Cuba entre el Che y Mick Jagger

Hugo José Suárez
En 1992 hice un viaje a La Habana. No conocía la isla, pero las evocaciones de la Revolución cubana impregnaban mi vida diaria: mi cuarto estaba empapelado de afiches del Che y Lenin y la música de la Nueva Trova penetraba mis oídos. Recuerdo escenas en mi dormitorio escuchando aquel fabuloso concierto en Nicaragua en 1983, luego del triunfo sandinista; acompañado de mi soledad, entre mis cuatro paredes cantaba las canciones de Silvio como si formara parte del público.
El caso es que recién en los noventa pude visitar Cuba. Era acaso el peor período de la Revolución, la Perestroika había hecho lo suyo en los ochenta y la caída del Muro de Berlín auguraba una pronta derrota del régimen de Fidel. En Miami corrían apuestas sobre los meses que le quedaban de gobierno al histórico líder.
Me impresionaron muchas cosas, empezando, por supuesto, por las espectaculares mujeres que abundaban en calles y plazas. Pero lo que vuelve a mi memoria es la fiesta de clausura de un curso de literatura latinoamericana en la Casa de las Américas, claro, los asistentes eran básicamente intelectuales.
A la hora del baile, infaltable en el país salsero por excelencia, todos salían a la pista. Lo curioso era que con las notas, los mozos dejaban las charolas a un lado y sacaban a bailar a las chicas más lindas de la noche que aceptaban con gusto. Terminaba la pieza, y volvían a las charolas y a ofrecer bebidas. Ese acto, impensable en México o en Bolivia, mostraba equidad en el baile, ahí lo que estaba en juego no era la posición social sino la competencia danzante.

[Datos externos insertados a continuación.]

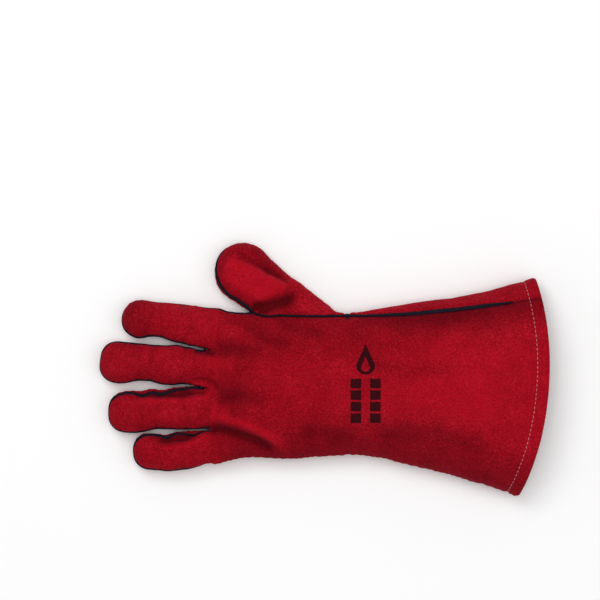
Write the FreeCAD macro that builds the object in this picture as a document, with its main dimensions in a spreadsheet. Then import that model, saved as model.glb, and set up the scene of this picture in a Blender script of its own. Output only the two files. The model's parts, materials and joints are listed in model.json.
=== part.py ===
import math
import os

import FreeCAD
import Part
from Sketcher import Constraint

# A left-hand leather gauntlet, empty and lying palm down. Millimetres.
# +Z is up, the fingers point to -X, the cuff opens to +X and the thumb lies on the +Y side.
# The origin is under the middle of the glove, on the surface that it lies on.
# Every leather panel is a shell. A panel that bends in use is divided along its bend lines.

# ---------------------------------------------------------------- driving dimensions

SIZES = {
    # material
    "leather": 1.5,
    "lining": 2.0,
    "lining_gap": 0.3,
    "welt_thickness": 1.6,
    "welt_proud": 0.8,
    # how far the empty glove's own weight flattens the underside of the hand and the cuff
    "pressed_flat": 0.1,
    # hand: half widths, half heights and side positions at the knuckles, the thumb's crotch and the wrist
    "knuckle_x": -96.0,
    "knuckle_y": -13.0,
    "knuckle_half_width": 60.5,
    "knuckle_half_height": 14.0,
    "crotch_x": -55.0,
    "crotch_y": -12.7,
    "crotch_half_width": 56.5,
    "crotch_half_height": 17.0,
    "wrist_x": 18.4,
    "wrist_y": -11.8,
    "wrist_half_width": 56.0,
    "wrist_half_height": 17.0,
    # cuff: the same at its narrow middle and past its mouth, which an arc about the hand trims
    "forearm_x": 75.0,
    "forearm_y": -12.0,
    "forearm_half_width": 63.5,
    "forearm_half_height": 19.0,
    "mouth_x": 180.0,
    "mouth_y": -17.0,
    "mouth_half_width": 90.1,
    "mouth_half_height": 24.0,
    "mouth_arc_x": -71.2,
    "mouth_arc_y": 3.2,
    "mouth_arc_radius": 246.4,
    # seams: height of the side seams, and the seam that runs up the back near the thumb
    "side_seam_z": 17.0,
    "thumb_seam_y": 42.0,
    "thumb_seam_start_x": -57.0,
    "cuff_seam_angle": 4.9,
    "finger_base_seam_x": -83.0,
    "finger_base_seam_width": 63.0,
    "finger_base_seam_y": -17.5,
    "finger_base_welt_play": 0.05,
    "finger_base_welt_lift": 0.2,
    "wrist_welt_end_drop": 3.4,
    # the part of the thumb that belongs to the hand, lifted just clear of the palm's underside
    "thumb_stub_length": 54.0,
    "thumb_stub_lift": 0.6,
    # hem
    "hem_depth": 9.4,
    "hem_gap": 0.2,
    "thread": 0.5,
    # bends: height of the hinge lines, half of each notch's mouth below and above them
    "digit_axis_z": 9.0,
    "digit_notch_below": 6.0,
    "digit_notch_above": 2.2,
    "wrist_axis_z": 17.0,
    "wrist_notch_below": 7.0,
    "wrist_notch_above": 5.6,
    "notch_slit": 0.4,
    # how far the soft pieces of a digit reach back over its base bend, towards the hand
    "soft_overreach": 8.5,
    "thumb_soft_overreach": 5.0,
    "thumb_clearance": 0.8,
    # the thumb's welt starts past the side of the flat hand
    "thumb_welt_start": 3.2,
}

# Each digit, measured from its base bend: place and bearing of the base bend, length to the tip,
# distance to the second bend, then half width and half height at the root and at the tip.
DIGIT_SIZES = {
    "index": (-107.0, 33.4, 8.0, 51.0, 23.5, 15.2, 13.0, 13.6, 12.0),
    "middle": (-107.0, -0.2, 5.5, 67.8, 32.0, 15.2, 13.0, 14.2, 12.0),
    "ring": (-107.0, -32.5, 0.8, 61.5, 29.5, 14.9, 13.0, 15.2, 12.0),
    "little": (-107.0, -63.8, 0.0, 41.6, 19.5, 13.6, 12.5, 13.6, 11.5),
    "thumb": (-43.0, 59.2, 39.5, 48.3, 20.0, 20.5, 13.0, 21.5, 12.5),
}
DIGIT_FIELDS = (
    "x", "y", "bearing", "length", "bend", "root_width", "root_height", "tip_width", "tip_height",
)

BIG = 400.0            # a box side that reaches past the whole glove
NOTCH_REACH = 60.0     # how far a notch's wedge runs from its hinge line, past the thickest section
WINDOW_START = 20.0    # how far the window over the cuff's back begins before the wrist
MIDDLE_GAP = 30.0      # how far the side seam's block stops short of the glove's far side

doc = FreeCAD.newDocument("gauntlet_glove")
sheet = doc.addObject("Spreadsheet::Sheet", "sizes")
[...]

Hoy la isla vuelve a jalonear mi atención con la visita de Obama y de los Rolling Stones hace unas semanas. Cuando empezó la lenta apertura e intercambio entre Estados Unidos y Cuba en el 2015, miré atento y con cautela el proceso. Siempre he pensado que con el bloqueo, si bien se golpeaba la economía del país caribeño, el imperio norteamericano perdía la oportunidad de imponer su cultura como lo hizo con toda América Latina; de alguna manera era un bloqueo en las dos direcciones.
La victoria de Estados Unidos hacia el continente no está solo en su intervención secreta en dictaduras o en las políticas internas, está además, en su capacidad de aplastar cualquier cultura nacional. En nuestros países todos quieren tomar Coca-Cola y viajar a Disney a darle la mano a Micky Mouse.
Con la apertura, Cuba tendrá la tentación de entrar en esa lógica, y si no van con cuidado, a la vuelta de los años  podremos viajar a La Habana a visitar un gran parque de diversiones y comer McDonald’s. Por eso me parece importante el concierto de los Rollings.
El régimen cubano debería aprovechar esta coyuntura para vincularse con lo mejor de la cultura anglófona, antes de que lo peor del país del norte toque sus puertas. La visita de Mick Jagger debería ser el inicio –o más bien la consolidación- de una relación de ida y vuelta, relación que por cierto tiene larga data.
Espero próximamente festivales de cine donde pasen todas las películas de Woody Allen o Tarantino; quiero que Bob Dylan cante en la Plaza de la Revolución y que en la televisión cubana se transmitan las mejores series de Netflix. Y de vuelta, que Silvio toque en el Central Park, que Padura dé conferencias en Columbia y que se haga un musical sobre Elpidio Valdés en Broadway. Que el puente entre las dos naciones se lo construya sobre los cimientos de lo mejor de la cultura de cada una, que sean sus representantes más progresistas los que consoliden nuevos lazos. Sólo así estaremos ante el inicio de algo nuevo y no frente a la debacle de uno de los proyectos sociales más prometedores del siglo XX.

Luego de ver a los Stones, me quedo con ese fabuloso grafiti en algún lugar de La Habana con la foto del Che –la más clásica tomada por Korda, donde está con la boina y la barba fina mirando al infinito-, con la lengua de Mick Jagger en la boca. Ahí está el nuevo camino de la Revolución. En suma, me debo un viaje por allá. Prometo cumplirlo más temprano que tarde.